Prior to writing the book, I was aware of No Name Pub, but I had never been there. So, I made my way to Big Pine Key to check the place out for myself.
I sat at the bar on a heavy wooden stool that was too high and made my legs fall asleep. The place is dark inside, and nearly every square inch of the walls and low ceiling are covered in one-dollar bills. I would guess there were thousands of dollars stapled to the walls.
The bartender, Josh, had a thick Boston accent that made me think of my friend Eddie, who I had seen the day before. He was friendly, and took my order for a Corona, as well as a sausage and mushroom pizza (life imitating art). The beer was cold, and the bar was humming. For a late Tuesday afternoon during low season, I was surprised how many people were packed into the place.
No Name Pub sits way off of U.S. 1. If you’re not looking for it, it’s unlikely you’d just stumble across it. That’s not how I envisioned it when I wrote about it in the book. I also didn’t expect it to be so dark inside. And the pizza? It’s considered some of the best pizza in the Keys, but if I’m being honest, it was just okay. I’ll admit, I can be a bit of a pizza snob. It wasn’t bad, but I’ve had much better.
After the pizza and another beer, I had to commemorate my visit by stapling a dollar bill to the ceiling. Most people write their name on the dollar along with the date or a funny saying. For mine, I wrote the names Scott & Sheri, along with a heart. If you visit No Name Pub, be sure to look for it.
I left Big Pine Key and went back to my Airstream for the night. The spot where the Airstream sits includes an outdoor dining table and a two-seat glider, as well as a charcoal grill, I went out to sit in the glider to plan my next day. I only had one more day in the Keys and I wanted to make the most of it.
The next morning, I headed back to Key West to take some photos. The weather on Sugarloaf Key was gorgeous, so I had high hopes. But as soon as I hit Key West, the rain started to fall again. The town was quiet. With the exception of Duvall Street—which is tourist central—very few people were out and about. The rain picked up and seemed to come down harder the closer I got to my destination. It dawned on me that it wasn’t mandatory that I take any photos. I wasn’t required to stand out in the rain, getting drenched, just to snap a few pictures. The realization was a relief. I could just be in Key West without having to take any photos. I drove around town, seeing the sights while staying dry. Maybe someday I’ll get those photos. But today was not that day.
I decided to leave Key West and head to Marathon for lunch. The closer I got to my destination, the more the skies cleared and the sun shined through. I had lunch at Porky’s BBQ and Seafood, opting for the BBQ pork tacos. Like a lot of restaurants in the Keys, Porky’s is under roof, but open air, meaning there are no walls. I like that vibe. It feels the way an island joint should feel.
The tacos were mediocre—good, but not great—and the service was friendly. Porky’s sits right on the water, so it was nice to be able to look out on Florida Bay while eating. It made the experience of eating mediocre tacos much more enjoyable.

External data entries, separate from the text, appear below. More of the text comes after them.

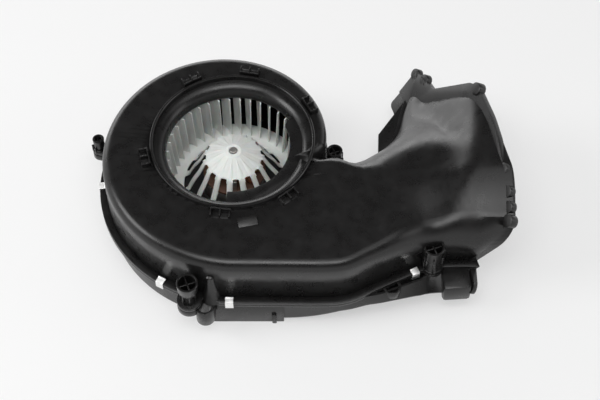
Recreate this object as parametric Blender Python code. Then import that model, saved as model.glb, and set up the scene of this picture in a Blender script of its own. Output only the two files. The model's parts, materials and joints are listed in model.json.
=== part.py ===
"""Car cabin blower motor: a two-piece volute housing with a squirrel cage wheel on a brushed motor.

Sizes are in millimetres, and each mesh is scaled to metres when its object is made. The origin is on
the fan axis, on the plane that the housing stands on. +Z is up and the outlet faces +X.
"""

import math

import bmesh
import bpy
from mathutils import Matrix, Vector
from mathutils.geometry import delaunay_2d_cdt

METRES = 0.001

# Clearances between pieces
GAP = 0.3
AIR_GAP = 1.0

# How far a shape reaches into the one that it is joined to
SINK = 1.0

# Housing, both shells
WALL = 2.5
SPLIT_HEIGHT = 42.0
TOP_HEIGHT = 100.0
DRUM_FILLET = 10.0
SCROLL_RADIUS = 93.5
SCROLL_GROWTH = 0.2
SCROLL_START = -3.0
SCROLL_END = 270.0
SCROLL_STEP = 9.1
FRONT_WALL = ((53, -148), (106, -147), (137, -134), (166, -120), (191, -109), (216, -106), (241, -106))
BACK_RIM = ((188, 125), (174, 83), (156, 34), (140, 9), (122, -2.5), (109, -7.5), (103, -9.5))
TONGUE = ((99.5, -10.8), (96, -10), (94, -8))
FAR_CORNERS = ((330, -106), (330, 200), (213, 200))
CURVE_STEP = 17.0
DUCT_GRID = 19.0
OUTER_ARC = (0.0, 30.0, 60.0, 90.0)
CAVITY_ARC = (0.0, 45.0, 90.0)

# Upper surface of the duct
BACK_DROP = 37.0
FRONT_DROP = 14.0
CROWN_HEIGHT = 110.0
FACET_SLOPE_X = 0.887
FACET_SLOPE_Y = -0.2213
FACET_LEVEL = -103.6
FRONT_FILLET_REACH = 22.0
FRONT_FILLET_DROP = 26.0
BACK_SHOULDER = ((-9.5, 10.0), (-7.5, 16.0), (-2.5, 28.0), (9.0, 36.0), (34.0, 38.0), (83.0, 30.0), (125.0, 26.0))
BACK_SHOULDER_SHARE = 0.85

# Lower surface of the duct
FLOOR_RISE = 25.0
FLOOR_RISE_START = 150.0
FLOOR_RISE_LENGTH = 52.0
LOWER_FILLET = 5.0
SKIRT_STATIONS = ((53, 0), (107, 2), (147, 13), (186, 16), (207, 7), (241, 0), (330, 0))
SKIRT_WALL = 2.2
SKIRT_POCKET_DEPTH = 10.0
LEAN_STATIONS = ((53, 0), (107, 1), (147, 3), (186, 10), (207, 20), (241, 28), (330, 30))

# Split flange
LEDGE_THICKNESS = 3.3
LEDGE_WIDTH = 7.5
LEDGE_WIDTH_TONGUE = 2.5
LEDGE_WIDTH_BACK_RIM = 4.0

# Gusset of the lower split flange behind the duct, the corner box under the outlet, and the front foot
GUSSET = ((178, 96), (150, 53), (149, 30), (165, 40))
CORNER_BOX_SIZE = (30.0, 26.0, 20.0)
CORNER_BOX_PLACE = (221.0, -124.0, 32.0)
CORNER_BOX_TURN = 4.0
FOOT_SIZE = (94.0, 16.0, 13.0)
FOOT_PLACE = (2.0, -143.5, 6.5)
FOOT_RIB = (5.0, 6.0, 13.0)

# Outlet plane and flange
OUTLET_TURN = 15.0
OUTLET_TILT = -35.0
OUTLET_DISTANCE = 143.5
OUTLET_FLANGE_THICKNESS = 5.0
OUTLET_CORNER = 5.0

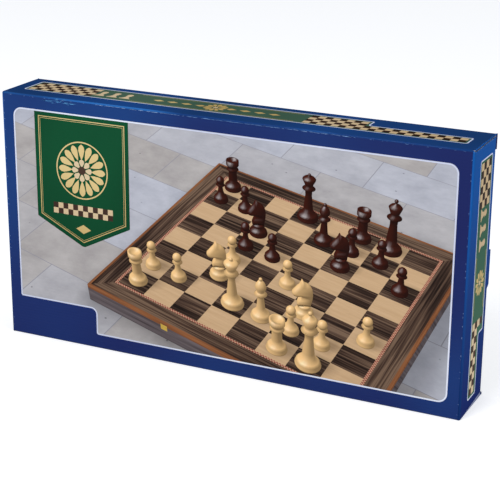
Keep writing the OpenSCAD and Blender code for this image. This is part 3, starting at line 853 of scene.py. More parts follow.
PROFILES = {
    "pawn": foot(13) + [(5, 19), (4, 27), (4.4, 29), (8.4, 31), (4.6, 33)] + ball(7.4, 39),
    "rook": foot(15.5) + [(8, 20), (7.2, 34), (8, 37), (11, 38.5), (9, 40.5), (9.2, 44), (11.6, 47),
                          (11.6, 55), (8.4, 55), (8.4, 52), (0, 52)],
    "bishop": foot(15.5) + [(6.5, 20), (5, 36), (5.5, 42), (10, 44), (6, 46.5), (5.5, 49), (8.6, 55),
                            (7.4, 61), (3.4, 67)] + ball(2.8, 69.5, -40),
    "queen": foot(18) + [(8, 22), (5.6, 44), (6, 55), (11.4, 57), (6.6, 60), (7, 64), (11.6, 74),
                         (9.4, 76.5), (4.4, 79)] + ball(3, 81, -40),
    "king": foot(18.5) + [(8.6, 24), (6, 48), (6.4, 60), (12, 62), (7, 65), (7.4, 70), (11, 80),
                          (8, 83.5), (2, 86), (1.8, 88)] + ball(3.2, 91, -60),
    "knight": foot(15.5) + [(10, 17), (8.5, 19), (0, 20)],
}
# Outline of the knight's head, and its layers as (depth, share of the outline)
HORSE = [(-10, 17), (10, 17), (11, 22), (9, 27), (6, 31), (5, 35), (7, 38), (12, 37), (17, 37), (19, 40),
         (18.5, 43), (15, 47), (11, 52), (8, 55), (6, 59), (4, 64), (1, 59), (-4, 57), (-9, 53), (-12, 47),
         (-13, 39), (-12.5, 31), (-11, 24)]
HORSE_MIDDLE = Vector((0, 38))
HORSE_LAYERS = ((-6.5, 0.72), (-4, 0.95), (0, 1.0), (4, 0.95), (6.5, 0.72))
HORSE_TURN = Matrix.Rotation(math.radians(190), 3, "Z")


print("profiles", {kind: len(profile) for kind, profile in PROFILES.items()})

# %% [markdown]
# A man's mesh is made once for each that stands on the board, and only its points, faces and
# normals are kept, because the print is flattened from them.


# %% Turned surfaces
def lathe(profile, segments=20):
    """A surface of revolution."""
    verts, faces = [], []
    for radius, height in profile:
        turns = [2 * math.pi * k / segments for k in range(segments)]
        verts += [(radius * math.cos(turn), radius * math.sin(turn), height) for turn in turns]
    for row in range(len(profile) - 1):
        for k in range(segments):
            a, b = row * segments + k, row * segments + (k + 1) % segments
            faces.append([a, b, b + segments, a + segments])
    return verts, faces


def horse_head():
    """The knight's head: its outline at five depths, drawn in at the cheeks."""
    verts, faces = [], []
    count = len(HORSE)
    for depth, share in HORSE_LAYERS:
        for x, z in HORSE:
            spot = HORSE_MIDDLE + (Vector((x, z)) - HORSE_MIDDLE) * share
            verts.append(HORSE_TURN @ Vector((spot.x, depth, spot.y)))
    for row in range(len(HORSE_LAYERS) - 1):
        for k in range(count):
            a, b = row * count + k, row * count + (k + 1) % count
            faces.append([b, a, a + count, b + count])
    last = (len(HORSE_LAYERS) - 1) * count
    for base, order in ((0, 1), (last, -1)):
        for triangle in tessellate_polygon([[Vector((x, z, 0)) for x, z in HORSE]]):
            faces.append([base + i for i in triangle][::order])
    return verts, faces


# Points closer than this, in millimetres, are one, as at the pole of a ball
SAME_POINT = 0.01


def turned_man(kind):
    """A man's points with their normals, and its faces with theirs, all of them outwards."""
    verts, faces = lathe(PROFILES[kind])
    if kind == "knight":
        more, extra = horse_head()
        faces += [[i + len(verts) for i in face] for face in extra]
        verts = verts + [tuple(v) for v in more]
    mesh = bpy.data.meshes.new("man")
    mesh.from_pydata([tuple(v) for v in verts], [], faces)
    bm = bmesh.new()
    bm.from_mesh(mesh)
    bmesh.ops.remove_doubles(bm, verts=bm.verts, dist=SAME_POINT)
    bmesh.ops.recalc_face_normals(bm, faces=bm.faces)
    bm.to_mesh(mesh)
    bm.free()
    result = ([v.co.copy() for v in mesh.vertices], [v.normal.copy() for v in mesh.vertices],
              [list(p.vertices) for p in mesh.polygons], [p.normal.copy() for p in mesh.polygons])
    bpy.data.meshes.remove(mesh)
    return result


print("points of the knight's head", len(horse_head()[0]))

# %% [markdown]
# The men stand on their squares as (kind, file, rank), with files and ranks from 0. Each point of
# a man takes its colour from the wood, a soft lamp and a highlight.

# %% Printed men
SQUARE = 55
MAN_SCALE = 1.12
LIGHT_MEN = [("king", 6, 0), ("rook", 5, 0), ("rook", 0, 0), ("queen", 3, 1), ("pawn", 0, 1),
             ("pawn", 1, 1), ("bishop", 4, 1), ("pawn", 5, 1), ("pawn", 6, 1), ("pawn", 7, 2),
             ("knight", 2, 2), ("knight", 5, 2), ("pawn", 2, 3), ("pawn", 4, 3)]
DARK_MEN = [("king", 6, 7), ("rook", 5, 7), ("rook", 0, 7), ("queen", 3, 7), ("pawn", 0, 6),
            ("pawn", 1, 6), ("bishop", 4, 6), ("pawn", 5, 6), ("pawn", 6, 6), ("pawn", 7, 5),
            ("knight", 2, 5), ("knight", 5, 5), ("pawn", 2, 4), ("pawn", 3, 4)]
# The wood and the gloss of each colour's men
MEN_WOODS = {"light": ("e8bd82", 0.25), "dark": ("3e1408", 0.4)}
# The men are printed over the board, each a little over the one behind it, in layers of ink
MEN_LAYER, NEXT_MAN, LAYER_PER_DEPTH = 5, 0.06, 0.001


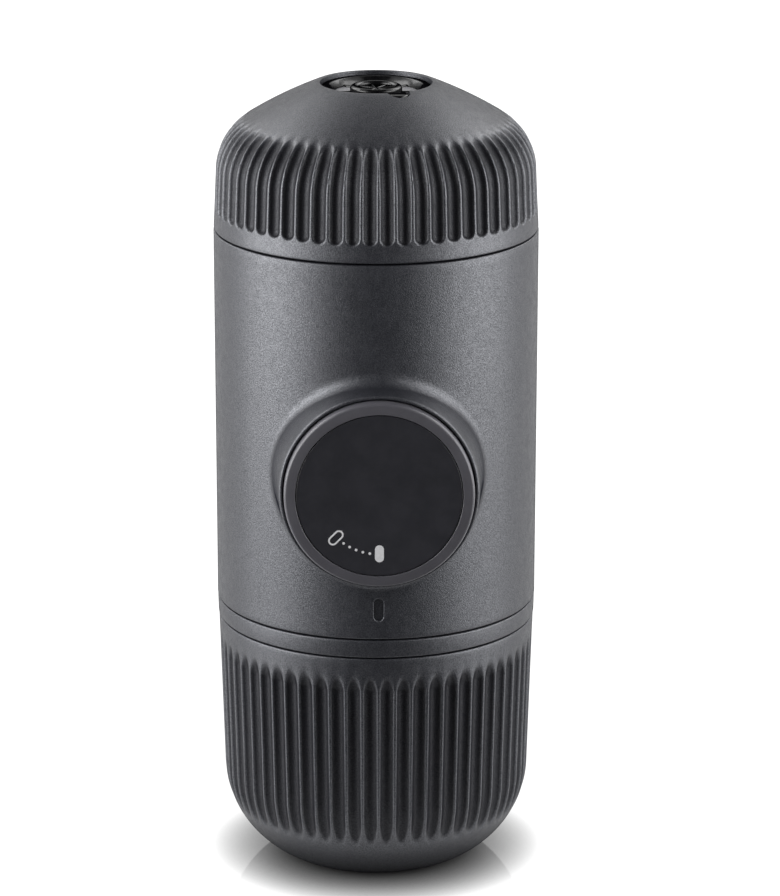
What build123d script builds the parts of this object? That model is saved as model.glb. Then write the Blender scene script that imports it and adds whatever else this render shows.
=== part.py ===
from math import acos, asin, atan2, cos, degrees, pi, radians, sin, sqrt, tan
import os

from build123d import *

# Handheld manual espresso maker, stored upright on its cup. Millimetres.
# The origin is the centre of the cup's resting face, +Z runs up the bottle's axis
# and the pump knob faces -Y. HEIGHT and BODY_TOP_R set the size of the bottle:
# the pump, the basket and the walls keep their own sizes and move with them.

# ---- outside of the bottle ----
HEIGHT = 156.0            # resting face to the top of the outlet head
BODY_TOP_R = 31.5
HEAD_HEIGHT = 28.4        # parting line under the outlet head to the top
CUP_SHARE = 0.3186        # height of the cup's parting line, as a share of HEIGHT
KNOB_SHARE = 0.5449       # height of the knob's axis, as a share of HEIGHT
COLLAR_BAND = 3.8         # between the parting lines of the tank collar
SEAM_GAP = 0.30           # width of each parting line
EDGE_BREAK = 0.30         # chamfer on the rims beside a parting line
BODY_TAPER = 0.15         # the body is narrower at its foot
BODY_WALL = 2.3
RUN_CLEARANCE = 0.30      # between curved faces of pieces that move apart
FIT_CLEARANCE = 0.15      # between pieces assembled once
RUNNING_FIT = 0.05        # radial, shaft in bore
OVERRUN = 1.0             # how far a cut runs on past the piece

# ---- outlet head ----
HEAD_RIM_STEP = 0.05      # the rim is narrower than the body above the parting line
HEAD_FLARE = 0.51         # the wall widens from the shoulder down to the rim
SHOULDER_RADIUS = 12.0
SHOULDER_TURN = 58.0      # degrees
DOME_RADIUS = 90.0        # nearly straight cone above the shoulder
DOME_TOP_RIM = 0.765      # land between the dome's top edge and the nozzle hole
HEAD_WALL = 2.2
NOZZLE_HOLE_R = 10.8
SOCKET_WALL = 1.8         # ring under the roof that holds the nozzle insert
SOCKET_FLOOR = 1.6

# ---- flutes on head and cup ----
FLUTE_PITCH = 3.24        # round the head's wall
FLUTE_DEPTH = 0.80
FLUTE_FLOOR_HALF = 0.50   # half width of the flat floor
FLUTE_MOUTH_HALF = 1.36   # half width at the surface
FLUTE_OVERRUN = 0.15      # the flanks run on past the surface
FLUTE_REACH = 3.0         # how far a cutter stands out of the surface
HEAD_FLUTE_RISE = 3.4     # parting line to the foot of the flutes
HEAD_FOOT_SLOPE = 0.8     # rise of a flute's foot for each mm of depth
HEAD_FLUTE_RUN = 10.8     # straight run-out up the dome
CUP_FLUTE_DROP = 4.0      # parting line down to the soft top of the flutes
CUP_SOFT_TOP = 3.0        # height over which a cup flute reaches its depth
CUP_FLUTE_TURN = 7.5      # degrees round the bottom before the straight run-out
CUP_FLUTE_RUN = 16.7

# ---- cup ----
CUP_RIM_STEP = 0.23       # the rim is narrower than the body's foot
CUP_FLARE = 0.94          # the wall widens from the round bottom up to the rim
CUP_CURVE_Z = 18.2        # the round bottom starts here
CUP_CURVE_RADIUS = 20.0
CUP_WALL = 2.0
CUP_FLOOR = 2.0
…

I bummed around Marathon for a while before heading to Sugarloaf Key. On the way back, I turned off U.S. 1 on Cudjoe Key to look at the area where Henry, the protagonist of A Thousand Ways Home, ends up living at the end of the book (Spoiler Alert!). The houses that were there in the 1940s are gone, replaced by concrete block structures on pilings better designed to handle hurricane-force winds. Even so, I could imagine what it must have been like when the Keys were much less developed, when people lived so much more simply than they do now. Although the culture of that time might not appeal to me, the lifestyle surely does.
Shortly after I got back to Sugarloaf Key, the skies opened up and rain came down angry on the aluminum skin of my temporary home. The sound of rain, even when it’s coming down hard, always seems to relax me. I laid my head back and was quickly lulled to sleep by the insistence of the rain. A nap was just what the doctor ordered. When I woke an hour later, the sun was out and I felt like a new man. After a shower and a change of clothes, I headed to Kiki’s Sand Bar for happy hour.
Kyle, the bartender, welcomed me and quickly set a Landshark down in front of me. The wind was blowing hard off the bay, clearing out the humidity and cooling things down. Being at a bar by myself always makes me a little self-conscious. I generally don’t like doing things alone, including drinking. Even so, I was determined to get out and enjoy myself.
When I sat down, there were two couples at the bar with me. One was from Detroit. I didn’t talk to them, but heard all about their trip down and how things were back home before they left. In fact, I think everyone in the general vicinity heard them talking about their exploits.
There was another couple sitting across the bar who were having a difficult time keeping their hands off each other. She was good looking and younger than her partner. He was older and not particularly good looking. I wondered what the attraction was. Then I realized, that’s probably what other people have wondered when they’ve seen me with my past partners. That hurt. I need to try to be less judgmental.
The point is, being around these couples made me feel all the more alone. I fought through my self-consciousness with a couple more beers before putting in an order for conch fritters. They were delicious and encouraged me to order another beer and some grouper bites. I was on a roll. Unfortunately, the grouper bites were not great, which is a shame, because I love grouper. I could feel that my time in the Keys was coming to a close, and the thought made me sad. I decided to head back to the Airstream for the night. The glider was calling my name.